In summing up their analysis, Fischman and Gardner argue, “Our data show that students with exploratory and transformational mental models . . . are more likely to benefit from the overall college experience—as manifested by their demonstration of significantly higher scores of Higher Education Capital.” This is offered as an empirical truth, despite the dearth of evidence that the students in question have learned more, studied more, reflected more, enjoyed their time more, or done more to advance their post-college prospects. The authors’ conclusion that the students they judged exploratory or transformational “benefit” more from college is based solely on the fact that these students were more likely to talk about college in ways that the researchers scored with a 3 rather than a 1.

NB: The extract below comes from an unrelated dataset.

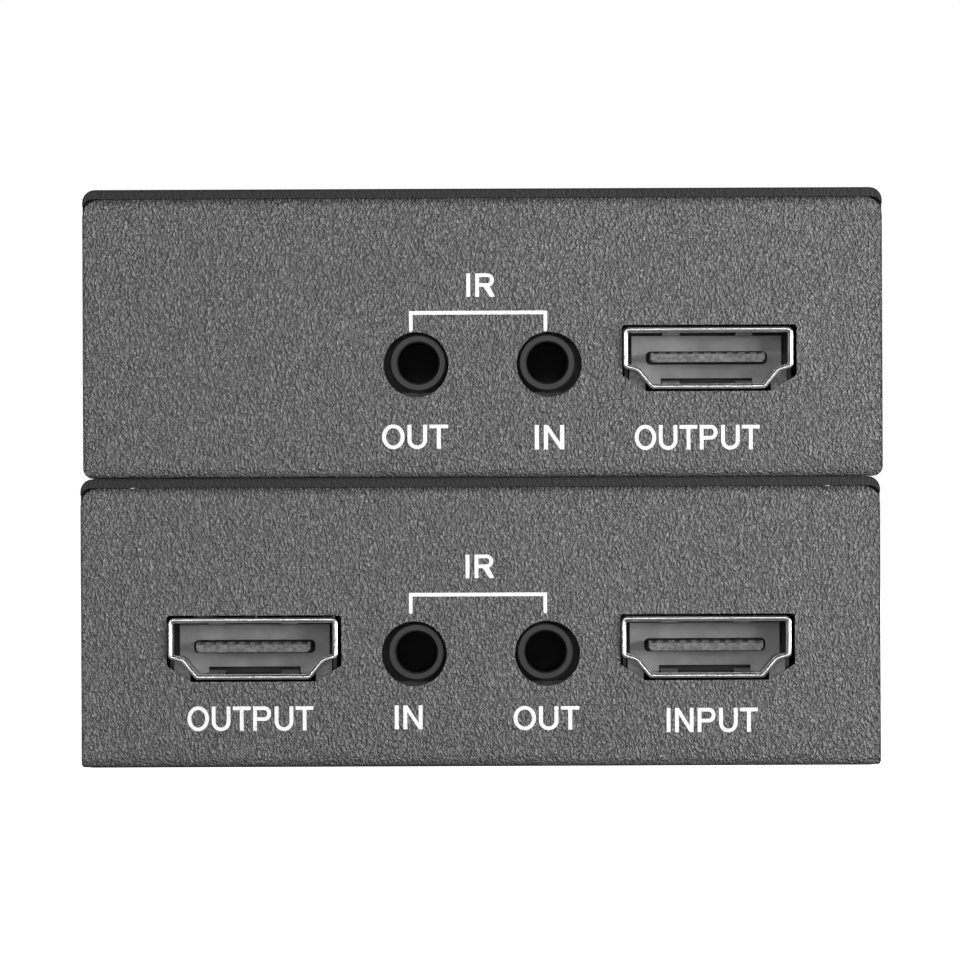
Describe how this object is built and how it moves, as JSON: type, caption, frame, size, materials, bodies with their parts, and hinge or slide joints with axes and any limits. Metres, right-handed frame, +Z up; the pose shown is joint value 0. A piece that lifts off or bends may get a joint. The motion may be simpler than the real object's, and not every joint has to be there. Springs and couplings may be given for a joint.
{
  "type": "video extender set",
  "caption": "Video extender set: a receiver box standing on its transmitter box, both of folded powder-coated sheet with video, infrared, network and power sockets.",
  "frame": {"origin": "under the middle of the stack, on the surface it stands on", "axes": "+Z up, -Y out of the front panels with the video ports, +X to the right seen from the front"},
  "size_m": [0.0702, 0.0846, 0.0506],
  "materials": {
    "powder_coat": "fine textured powder coat, charcoal",
    "nickel_shell": "bright nickel",
    "steel": "zinc plated",
    "brass_fittings": "turned",
    "contacts": "gold flash",
    "black_plastic": "moulded, satin",
    "port_plastic": "moulded, satin",
    "board": "green solder mask",
    "chip_resin": "moulded resin",
    "aluminium": "satin",
    "light_window": "tinted diffusing resin"
  },
  "bodies": {
    "transmitter": {"transmitter_base_tray": "powder_coat", "transmitter_top_cover": "powder_coat", "transmitter_cover_screws": "steel", "transmitter_standoffs": "brass_fittings", "transmitter_board_screws": "steel", "transmitter_circuit_board": "board", "transmitter_left_jack": "black_plastic", "transmitter_left_jack_springs": "contacts", "transmitter_right_jack": "black_plastic", "transmitter_right_jack_springs": "contacts", "transmitter_network_shield": "nickel_shell", "transmitter_network_insulator": "black_plastic", "transmitter_network_contacts": "contacts", "transmitter_network_lights": "light_window", "transmitter_power_jack": "black_plastic", "transmitter_power_pin": "nickel_shell", "transmitter_power_spring": "steel", "transmitter_power_light": "light_window", "transmitter_light_holder": "black_plastic", "transmitter_main_chip": "chip_resin", "transmitter_heat_sink": "aluminium", "transmitter_line_transformer": "chip_resin", "transmitter_capacitors": "aluminium", "transmitter_small_parts": "chip_resin", "transmitter_input_shell": "nickel_shell", "transmitter_input_insulator": "port_plastic", "transmitter_input_contacts": "contacts", "transmitter_loop_shell": "nickel_shell", "transmitter_loop_insulator": "port_plastic", "transmitter_loop_contacts": "contacts"},
    "receiver": {"receiver_base_tray": "powder_coat", "receiver_top_cover": "powder_coat", "receiver_cover_screws": "steel", "receiver_standoffs": "brass_fittings", "receiver_board_screws": "steel", "receiver_circuit_board": "board", "receiver_left_jack": "black_plastic", "receiver_left_jack_springs": "contacts", "receiver_right_jack": "black_plastic", "receiver_right_jack_springs": "contacts", "receiver_network_shield": "nickel_shell", "receiver_network_insulator": "black_plastic", "receiver_network_contacts": "contacts", "receiver_network_lights": "light_window", "receiver_power_jack": "black_plastic", "receiver_power_pin": "nickel_shell", "receiver_power_spring": "steel", "receiver_power_light": "light_window", "receiver_light_holder": "black_plastic", "receiver_main_chip": "chip_resin", "receiver_heat_sink": "aluminium", "receiver_line_transformer": "chip_resin", "receiver_capacitors": "aluminium", "receiver_small_parts": "chip_resin", "receiver_output_shell": "nickel_shell", "receiver_output_insulator": "port_plastic", "receiver_output_contacts": "contacts"}
  },
  "joints": [
    {"name": "receiver_lift", "type": "slide", "parent": "transmitter", "child": "receiver", "axis": [0, 0, 1], "range_m": [0, 0.06]}
  ]
}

Instead of sharing description, informed opinion, and honest speculation, the scholars opt for a rickety but impressive-sounding construct that clothes their musings in the garb of science and certitude. In this way, a provocative examination becomes an exercise in pedantic authority.
The authors close with a bevy of suggestions for improving college, including better onboarding of students, reducing programmatic sprawl, improving mental-health offerings, adopting more-tailored mission statements, and emulating campus-specific programs the authors admire, such as the First-Year La Verne Experience or the Minnesota Innovative Scholars Program. The discussion is personal, and, for the most part, the authors abandon the pretense that they have actual evidence that any of this works. And you know what? The advice is often sensible and deserving of discussion.
Stripped of its scientific pretensions, the authors’ enthusiasm for the liberal arts is compelling and charming. In the end, though, their attempt to “prove” their case winds up illuminating some of the problems dogging higher education today.
Frederick Hess is director of education policy studies at the American Enterprise Institute and an executive editor of Education Next.